OH2 Z-Wave refactoring and testing... and SECURITY

It’s certainly not working as I expected -:

This shows the second message that is rejected is sent 5ms after the first one - this should have been delayed (like the third TX message is). This seems to be common…

Good catch. There’s 200 ms between transmissions on node 68, but the message for node 85 goes out immediately after the rejection.

Ok, I’ve resolved the issue with the holdoff not working first time around - the request gets requeued before the timer is started, so that shouldn’t be a big issue.

As a matter of interest, what sort of computer are you running on? I’m wondering if I shouldn’t add a short delay between all transactions (say 20ms) to see if we can reduce the occurrences of failures in the first place…

Intel Core i5 overclocked to 4.2 GHz. :sunglasses:

It’s not linked to the node, so this is just coincidence… The holdoff is a total block on all sending.

In all, this does look a lot better. I see one OFFLINE in this log -:

After this, node 68 works fine, so this is really caused by comms issues with the controller. With the first holdoff being skipped, we effectively only have a single 200ms delay here before we’re offline.

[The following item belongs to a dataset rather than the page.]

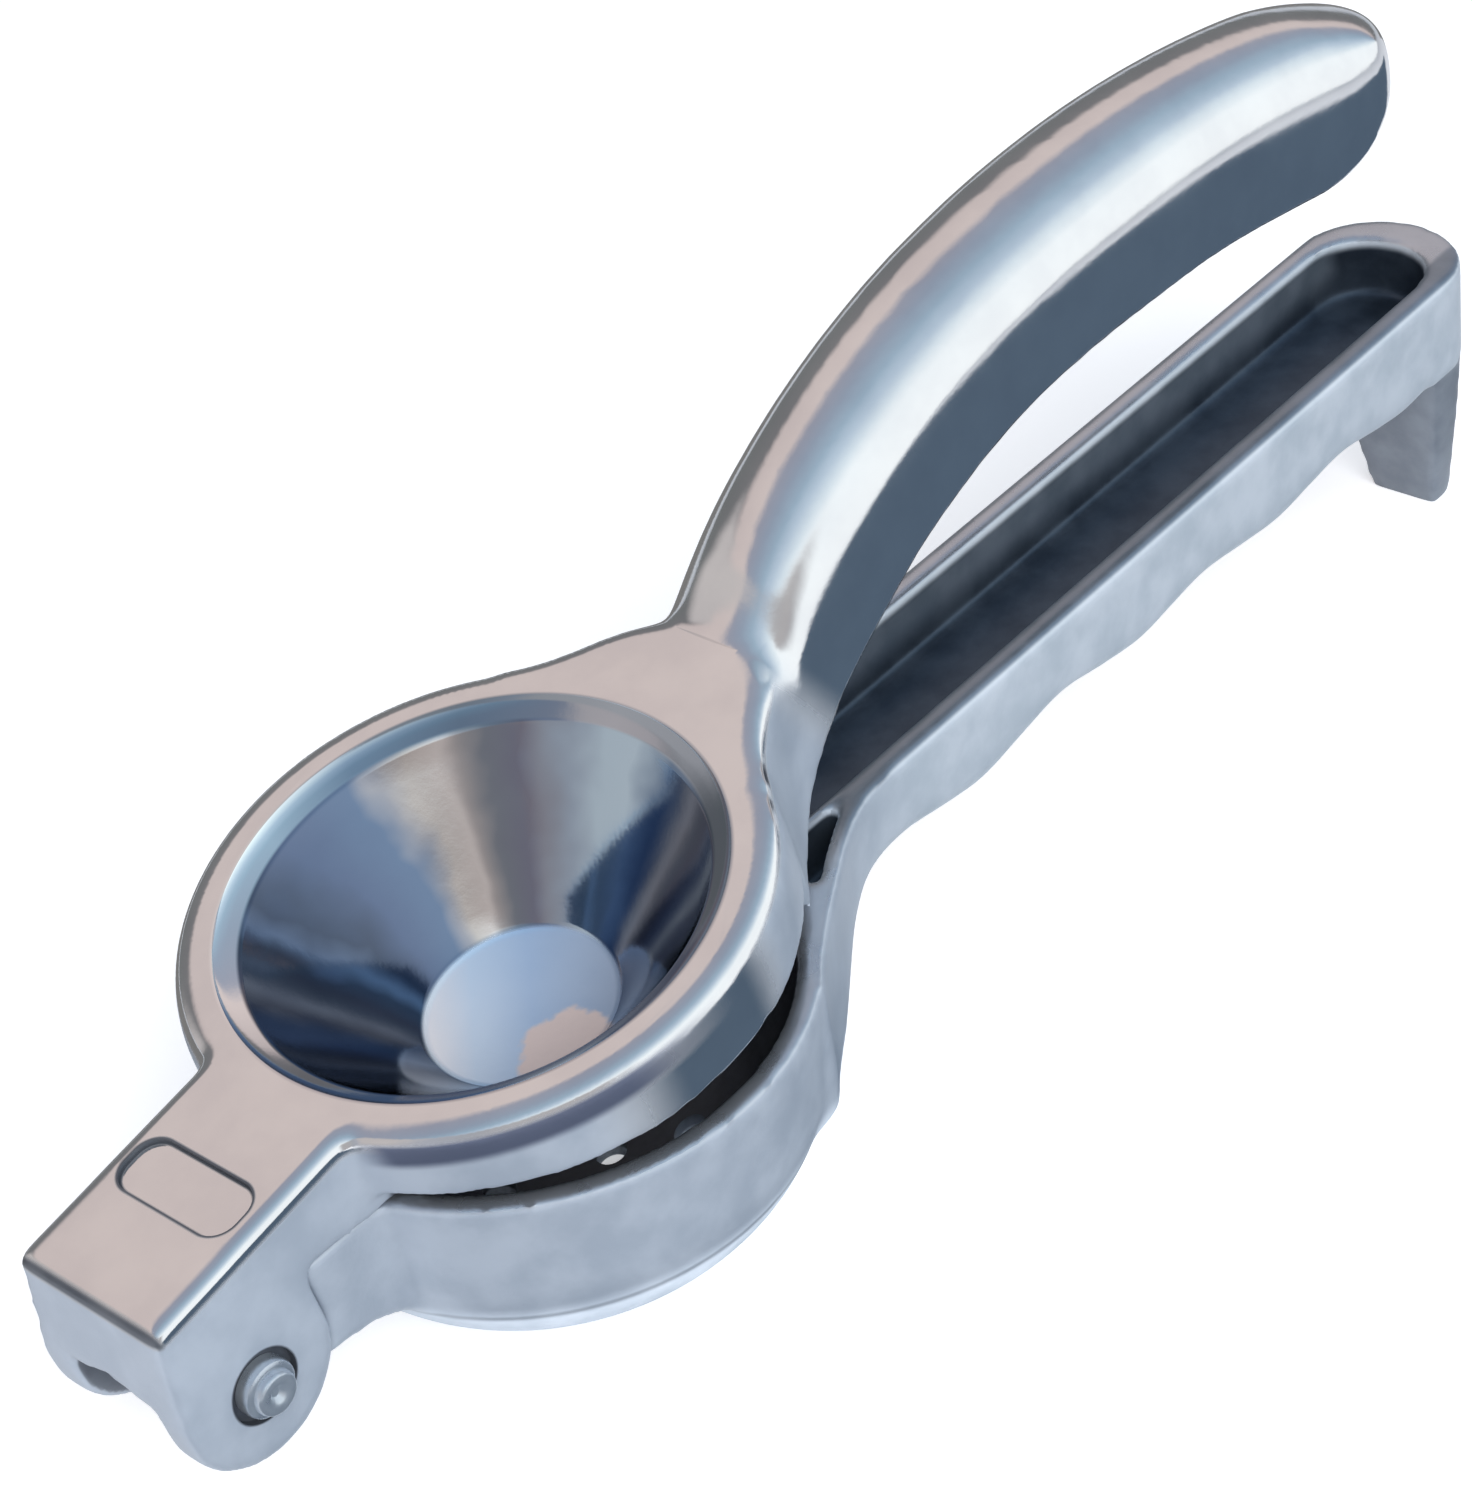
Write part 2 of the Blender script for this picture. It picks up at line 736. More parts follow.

After your earlier comments about it always taking 2 attempts, I increased the 200ms to 300ms - I was thinking about dropping it back down given the issue with missing the first hold, but I might leave it and try and eliminate these sort of OFFLINEs if we can.

I wonder if that’s why some people have more problems than others? Maybe adding a standard delay between transactions of 5 to 20ms would help avoid overloading the controller when people are using fast computers (just thinking out loud - comments welcome).

@5iver and @digitaldan - what are you guys running (probably also something fast :wink: ).

Updated version that fixes the first holdoff is here. This uses a 250ms holdoff.

Looks much better! Only one node is offline, and that’s a battery-powered device.

Very few REJECTED messages, and when one occurs, it’s successful on the 2nd attempt.

Sending you a log.

1 Like

Nothing too fancy here… I’m using 10+ year old junk from the recycling pile (AMD x2 5600+ 2.8GHz w/6GB DDR2). I nearly tossed it last week when the CPU fan mount spontaneously fractured. It got lucky… I found a model for it so I printed a replacement!

What’s going on here? This first bit looks OK…

But then there’s a barrage of multiple reports (off screen), and then some more gets, then node dies and comes back online…

Another strange one…

The first one was from a siren (battery powered frequently listening), the second from a dimmer, this one is from a WADWAZ-1 door sensor. I currently have 30 dead nodes and growing, all battery powered.


I’m shocked. I felt sure you’d be using a cryogenically cooled super-computer :smile:

Can you email me over the log?

On their way…

Great - thanks. The hold-off seems to be a big step forward :slight_smile: .

I will merge this in to the dev binding tonight probably (I’ll take a look at Scotts log first).

FTR -:

Hey guys, that is not fair, one of those is my main working computer (upgraded with an ssd and still working fine with Win10). And yes, I bought it in 2008 … :joy:

My POS has got one too! :kissing_heart:

1 Like

I have always had issues starting up the z-network ~70nodes, and I have OH running on my main server, rackmount core i7 4-something GHz, so I thought I should try the new updated version, and gut feeling is that it works much better than before, also looking in logs gives me the feeling that this is a step up from before. I have not been updating so much lately, so maybe this is something that was fixed earlier during the last month or so, but I just wanted to give my feedback!

1 Like

I suspect that there is some “bad sh!te” happening at the network level. It’s a guess as we don’t have any visibility of that at the binding level, but the multiple responses are indicative of lots of retries happening, or maybe the network being congested and retries getting queued. I thought that the controller only sends a few retries though (3 I thought). In this sequence the binding is sending 1 GET request, and we get 12 REPORTs.

The OFFLINE at the end I will look at. This is another area that I shouldn’t set the device offline. Here the frame is rejected by the controller, not the device, so we shouldn’t blame the device and set it offline.

Thanks - it’s really useful…